● **WRITTEN PROBLEM**
Write out the full listing again, exactly as it stands.

● **PROVIDED INFORMATION**
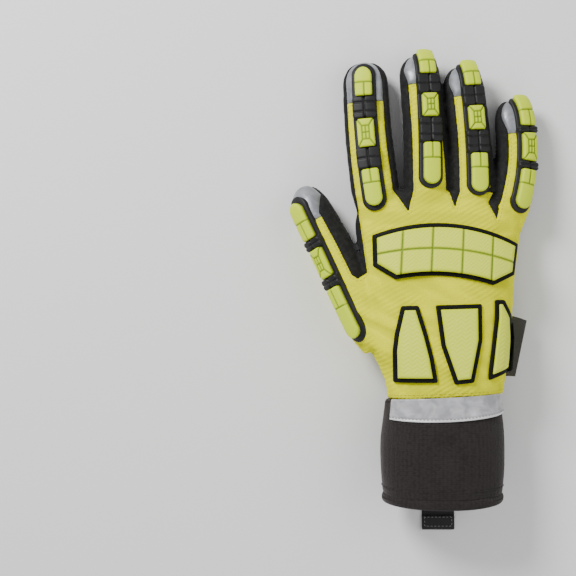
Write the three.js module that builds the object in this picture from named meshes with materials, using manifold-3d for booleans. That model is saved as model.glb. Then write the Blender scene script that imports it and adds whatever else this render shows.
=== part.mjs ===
// Impact glove for the right hand, lying palm down: millimetres, +Z up, fingers along +Y, thumb towards -X.
// The origin is on the flat underside of the palm.

import * as THREE from 'three';
import { mergeVertices } from 'three/addons/utils/BufferGeometryUtils.js';
import Module from 'manifold-3d';

const wasm = await Module();
wasm.setup();

// Driving sizes of the hand
const WALL = 2.2; // fabric with its lining
const GAP = 0.3; // between pieces that are sewn or moulded together
const PALM_WIDTH = 96;
const PALM_DEPTH = 46; // thickness of the hand above the floor, at the wrist
const HAND_LENGTH = 123; // wrist seam to the webs of the fingers
const WRIST_Y = -64.6; // middle of the wrist seam
const HAND_ROUND = 2.5; // exponent of the hand's oval sections
const FINGER_ROUND = 2.3;
const THUMB_TIP_CAP = 15; // length of the round end of the thumb
const FINGER_TIP_CAP = 15;

// Driving sizes of the cuff and what is sewn to it
const CUFF_LENGTH = 58;
const CUFF_WIDTH = 74;
const CUFF_DEPTH = 50;
const CUFF_WALL = 3;
const CUFF_SHIFT = 1.2; // middle of the cuff, towards the little finger
const HEM_LENGTH = 5;
const HEM_PROUD = 0.5;
const BAND_WIDTH = 13;
const BAND_WALL = 1;
const BAND_LEFT = -66; // degrees from the top of the cuff
const BAND_RIGHT = 82;
const TAB_WIDTH = 20;
const TAB_WALL = 1.3;
const TAB_REACH = 20; // past the hem
const TAB_FOLD = 8;
const LABEL_LENGTH = 37;
const LABEL_WIDTH = 11;
const LABEL_WALL = 1;
const LABEL_HEIGHT = 0.37; // share of PALM_DEPTH
const LABEL_START = 0.09; // share of HAND_LENGTH from the wrist seam
const LABEL_LEAN = 7; // how far its near end stands closer to the hand

// Driving sizes of the moulded guards, as heights above the fabric
const GUARD_WIDTH = 14.6;
const GUARD_RIM = 2.2;
const GUARD_PLATE = 1.5;
const GUARD_BLOCK = 3.8;
const GUARD_PAD = 4.6;
const KNUCKLE_PAD = 6;
const BACK_PAD = 4.6;
const GROOVE_WIDTH = 0.9;
const GROOVE_DEPTH = 1.4;
const KNUCKLE_RIM = 2.6;

// Fingers: root and heading in plan, then the size and lie of each one.
// heading is degrees from +Y towards +X, bow is a sideways bend, roll turns the back of the finger towards +X,
// panel is half of the angle that the back panel covers, guard is the share of the length with no guard,
// pads are shares of the guard's length, counted from the tip, and aside says how far the guard lies from the
// finger's middle line at its root and at its tip, as shares of the width.
const FINGERS = {
  thumb: {
    rootX: -33.5, rootY: -34, rootZ: 19, tipZ: 11.5, length: 107.6, heading: -27.6, bow: 0, width: 26.6,
    depth: 23.5, roll: -48, panel: 60, guard: 0.07, nose: -0.047, tip: 0.21,
    pads: [[0.028, 0.279], [0.351, 0.546], [0.621, 0.96]],
  },
  index: {
    rootX: -35.5, rootY: 35, rootZ: 17.5, tipZ: 10.5, length: 103, heading: -5, bow: -2.2, width: 28.6,
    depth: 24, roll: -9, panel: 54, guard: 0.105, nose: -0.03, tip: 0.25,
    pads: [[0.014, 0.222], [0.38, 0.57], [0.72, 0.965]],
  },
  middle: {
    rootX: -7, rootY: 35, rootZ: 20, tipZ: 10.5, length: 107, heading: -2.9, bow: 1.6, width: 25.8,
    depth: 22.6, roll: 12, panel: 52, guard: 0.218, nose: 0.06, tip: 0.18,
    pads: [[0, 0.228], [0.364, 0.52], [0.695, 0.972]],
    aside: [-0.047, 0.1],
  },
  ring: {
    rootX: 20, rootY: 35, rootZ: 19.5, tipZ: 10.5, length: 100.5, heading: -3.4, bow: 2.2, width: 25.4,
    depth: 22.4, roll: 14, panel: 52, guard: 0.19, nose: 0.06, tip: 0.2,
    pads: [[0, 0.239], [0.384, 0.549], [0.712, 0.975]],
    aside: [-0.012, 0.083],
  },
  little: {
    rootX: 37.5, rootY: 35, rootZ: 15.5, tipZ: 9.8, length: 80, heading: 5, bow: 6, width: 25.4,
    depth: 21.4, roll: 28, panel: 52, guard: 0.143, nose: 0.05, tip: 0.27,
    pads: [[0, 0.3], [0.36, 0.58], [0.65, 0.958]],
    aside: [0.012, 0.09],
  },
};

// Girth of a finger and of the thumb: shares of the length, the width and the depth
const FINGER_GIRTH = [
  { along: 0, width: 0.95, depth: 1 },
  { along: 0.24, width: 1.1, depth: 1.08 },
  { along: 0.54, width: 1.005, depth: 0.97 },
  { along: 1, width: 0.96, depth: 0.84 },
];
const THUMB_GIRTH = [
  { along: 0, width: 0.8, depth: 1.1 },
  { along: 0.12, width: 1.04, depth: 1.3 },
  { along: 0.35, width: 1.03, depth: 1.2 },
  { along: 0.6, width: 1, depth: 1 },
  { along: 1, width: 0.86, depth: 0.84 },
];

// Sections of the hand: shares of HAND_LENGTH, of PALM_WIDTH and of PALM_DEPTH. sink is how far the oval would
// reach under the floor, where the palm is pressed flat, and slant turns the wrist seam.
const HAND_SECTIONS = [
  { along: 0, left: -0.325, right: 0.392, top: 1.0, sink: 0.02, slant: 0.05 },
  { along: 0.07, left: -0.33, right: 0.403, top: 1.0, sink: 0.03, slant: 0.045 },
  { along: 0.15, left: -0.372, right: 0.427, top: 0.99, sink: 0.05, slant: 0.03 },
  { along: 0.235, left: -0.44, right: 0.441, top: 0.97, sink: 0.07, slant: 0.01 },
  { along: 0.36, left: -0.463, right: 0.45, top: 0.94, sink: 0.07, slant: 0 },
  { along: 0.52, left: -0.474, right: 0.465, top: 0.89, sink: 0.07, slant: 0 },
  { along: 0.68, left: -0.508, right: 0.489, top: 0.84, sink: 0.06, slant: 0 },
  { along: 0.82, left: -0.53, right: 0.512, top: 0.775, sink: 0.03, slant: 0 },
  { along: 0.93, left: -0.52, right: 0.515, top: 0.68, sink: -0.05, slant: 0 },
  { along: 1, left: -0.44, right: 0.455, top: 0.52, sink: -0.12, slant: 0 },
];

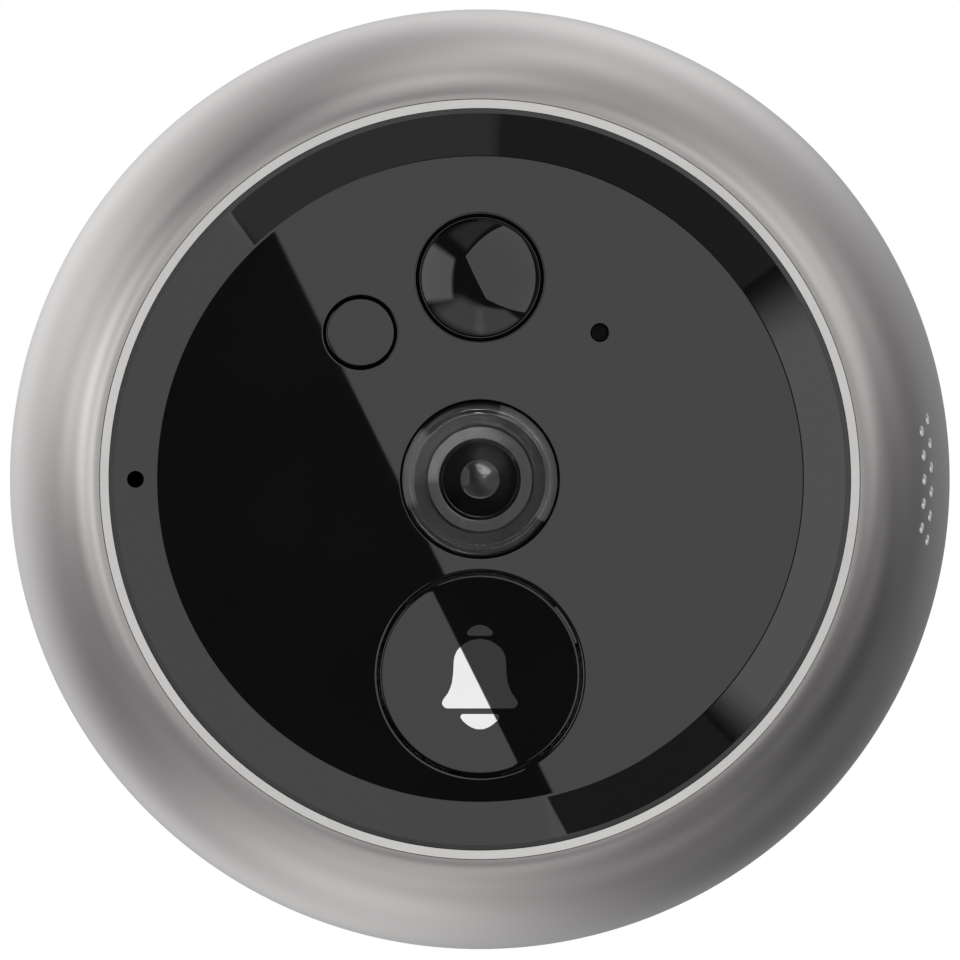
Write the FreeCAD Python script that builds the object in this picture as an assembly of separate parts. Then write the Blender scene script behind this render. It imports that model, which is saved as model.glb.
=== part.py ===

● **EXPECTED OUTPUT**
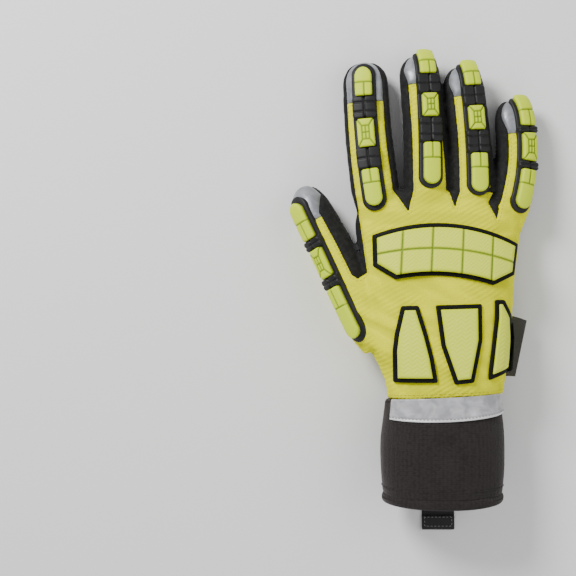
Write the three.js module that builds the object in this picture from named meshes with materials, using manifold-3d for booleans. That model is saved as model.glb. Then write the Blender scene script that imports it and adds whatever else this render shows.
=== part.mjs ===
// Impact glove for the right hand, lying palm down: millimetres, +Z up, fingers along +Y, thumb towards -X.
// The origin is on the flat underside of the palm.

import * as THREE from 'three';
import { mergeVertices } from 'three/addons/utils/BufferGeometryUtils.js';
import Module from 'manifold-3d';

const wasm = await Module();
wasm.setup();

// Driving sizes of the hand
const WALL = 2.2; // fabric with its lining
const GAP = 0.3; // between pieces that are sewn or moulded together
const PALM_WIDTH = 96;
const PALM_DEPTH = 46; // thickness of the hand above the floor, at the wrist
const HAND_LENGTH = 123; // wrist seam to the webs of the fingers
const WRIST_Y = -64.6; // middle of the wrist seam
const HAND_ROUND = 2.5; // exponent of the hand's oval sections
const FINGER_ROUND = 2.3;
const THUMB_TIP_CAP = 15; // length of the round end of the thumb
const FINGER_TIP_CAP = 15;

// Driving sizes of the cuff and what is sewn to it
const CUFF_LENGTH = 58;
const CUFF_WIDTH = 74;
const CUFF_DEPTH = 50;
const CUFF_WALL = 3;
const CUFF_SHIFT = 1.2; // middle of the cuff, towards the little finger
const HEM_LENGTH = 5;
const HEM_PROUD = 0.5;
const BAND_WIDTH = 13;
const BAND_WALL = 1;
const BAND_LEFT = -66; // degrees from the top of the cuff
const BAND_RIGHT = 82;
const TAB_WIDTH = 20;
const TAB_WALL = 1.3;
const TAB_REACH = 20; // past the hem
const TAB_FOLD = 8;
const LABEL_LENGTH = 37;
const LABEL_WIDTH = 11;
const LABEL_WALL = 1;
const LABEL_HEIGHT = 0.37; // share of PALM_DEPTH
const LABEL_START = 0.09; // share of HAND_LENGTH from the wrist seam
const LABEL_LEAN = 7; // how far its near end stands closer to the hand

// Driving sizes of the moulded guards, as heights above the fabric
const GUARD_WIDTH = 14.6;
const GUARD_RIM = 2.2;
const GUARD_PLATE = 1.5;
const GUARD_BLOCK = 3.8;
const GUARD_PAD = 4.6;
const KNUCKLE_PAD = 6;
const BACK_PAD = 4.6;
const GROOVE_WIDTH = 0.9;
const GROOVE_DEPTH = 1.4;
const KNUCKLE_RIM = 2.6;

// Fingers: root and heading in plan, then the size and lie of each one.
// heading is degrees from +Y towards +X, bow is a sideways bend, roll turns the back of the finger towards +X,
// panel is half of the angle that the back panel covers, guard is the share of the length with no guard,
// pads are shares of the guard's length, counted from the tip, and aside says how far the guard lies from the
// finger's middle line at its root and at its tip, as shares of the width.
const FINGERS = {
  thumb: {
    rootX: -33.5, rootY: -34, rootZ: 19, tipZ: 11.5, length: 107.6, heading: -27.6, bow: 0, width: 26.6,
    depth: 23.5, roll: -48, panel: 60, guard: 0.07, nose: -0.047, tip: 0.21,
    pads: [[0.028, 0.279], [0.351, 0.546], [0.621, 0.96]],
  },
  index: {
    rootX: -35.5, rootY: 35, rootZ: 17.5, tipZ: 10.5, length: 103, heading: -5, bow: -2.2, width: 28.6,
    depth: 24, roll: -9, panel: 54, guard: 0.105, nose: -0.03, tip: 0.25,
    pads: [[0.014, 0.222], [0.38, 0.57], [0.72, 0.965]],
  },
  middle: {
    rootX: -7, rootY: 35, rootZ: 20, tipZ: 10.5, length: 107, heading: -2.9, bow: 1.6, width: 25.8,
    depth: 22.6, roll: 12, panel: 52, guard: 0.218, nose: 0.06, tip: 0.18,
    pads: [[0, 0.228], [0.364, 0.52], [0.695, 0.972]],
    aside: [-0.047, 0.1],
  },
  ring: {
    rootX: 20, rootY: 35, rootZ: 19.5, tipZ: 10.5, length: 100.5, heading: -3.4, bow: 2.2, width: 25.4,
    depth: 22.4, roll: 14, panel: 52, guard: 0.19, nose: 0.06, tip: 0.2,
    pads: [[0, 0.239], [0.384, 0.549], [0.712, 0.975]],
    aside: [-0.012, 0.083],
  },
  little: {
    rootX: 37.5, rootY: 35, rootZ: 15.5, tipZ: 9.8, length: 80, heading: 5, bow: 6, width: 25.4,
    depth: 21.4, roll: 28, panel: 52, guard: 0.143, nose: 0.05, tip: 0.27,
    pads: [[0, 0.3], [0.36, 0.58], [0.65, 0.958]],
    aside: [0.012, 0.09],
  },
};

// Girth of a finger and of the thumb: shares of the length, the width and the depth
const FINGER_GIRTH = [
  { along: 0, width: 0.95, depth: 1 },
  { along: 0.24, width: 1.1, depth: 1.08 },
  { along: 0.54, width: 1.005, depth: 0.97 },
  { along: 1, width: 0.96, depth: 0.84 },
];
const THUMB_GIRTH = [
  { along: 0, width: 0.8, depth: 1.1 },
  { along: 0.12, width: 1.04, depth: 1.3 },
  { along: 0.35, width: 1.03, depth: 1.2 },
  { along: 0.6, width: 1, depth: 1 },
  { along: 1, width: 0.86, depth: 0.84 },
];

// Sections of the hand: shares of HAND_LENGTH, of PALM_WIDTH and of PALM_DEPTH. sink is how far the oval would
// reach under the floor, where the palm is pressed flat, and slant turns the wrist seam.
const HAND_SECTIONS = [
  { along: 0, left: -0.325, right: 0.392, top: 1.0, sink: 0.02, slant: 0.05 },
  { along: 0.07, left: -0.33, right: 0.403, top: 1.0, sink: 0.03, slant: 0.045 },
  { along: 0.15, left: -0.372, right: 0.427, top: 0.99, sink: 0.05, slant: 0.03 },
  { along: 0.235, left: -0.44, right: 0.441, top: 0.97, sink: 0.07, slant: 0.01 },
  { along: 0.36, left: -0.463, right: 0.45, top: 0.94, sink: 0.07, slant: 0 },
  { along: 0.52, left: -0.474, right: 0.465, top: 0.89, sink: 0.07, slant: 0 },
  { along: 0.68, left: -0.508, right: 0.489, top: 0.84, sink: 0.06, slant: 0 },
  { along: 0.82, left: -0.53, right: 0.512, top: 0.775, sink: 0.03, slant: 0 },
  { along: 0.93, left: -0.52, right: 0.515, top: 0.68, sink: -0.05, slant: 0 },
  { along: 1, left: -0.44, right: 0.455, top: 0.52, sink: -0.12, slant: 0 },
];

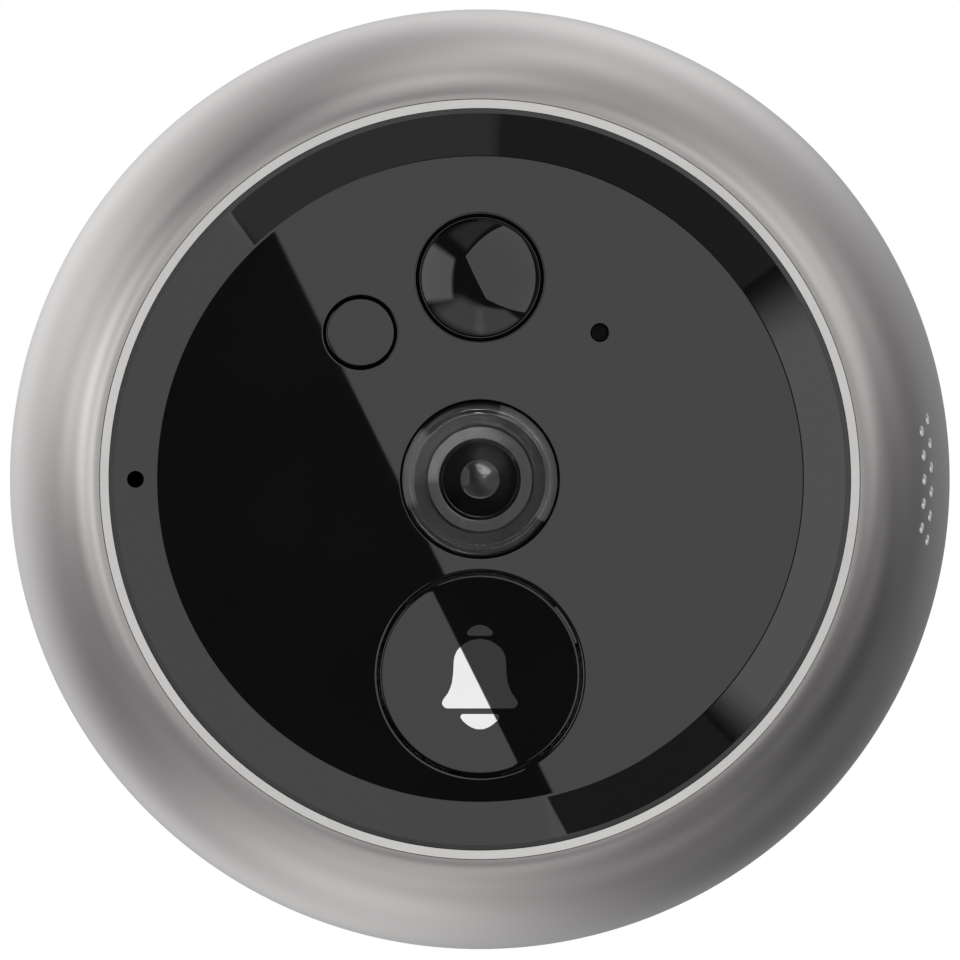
Write the FreeCAD Python script that builds the object in this picture as an assembly of separate parts. Then write the Blender scene script behind this render. It imports that model, which is saved as model.glb.
=== part.py ===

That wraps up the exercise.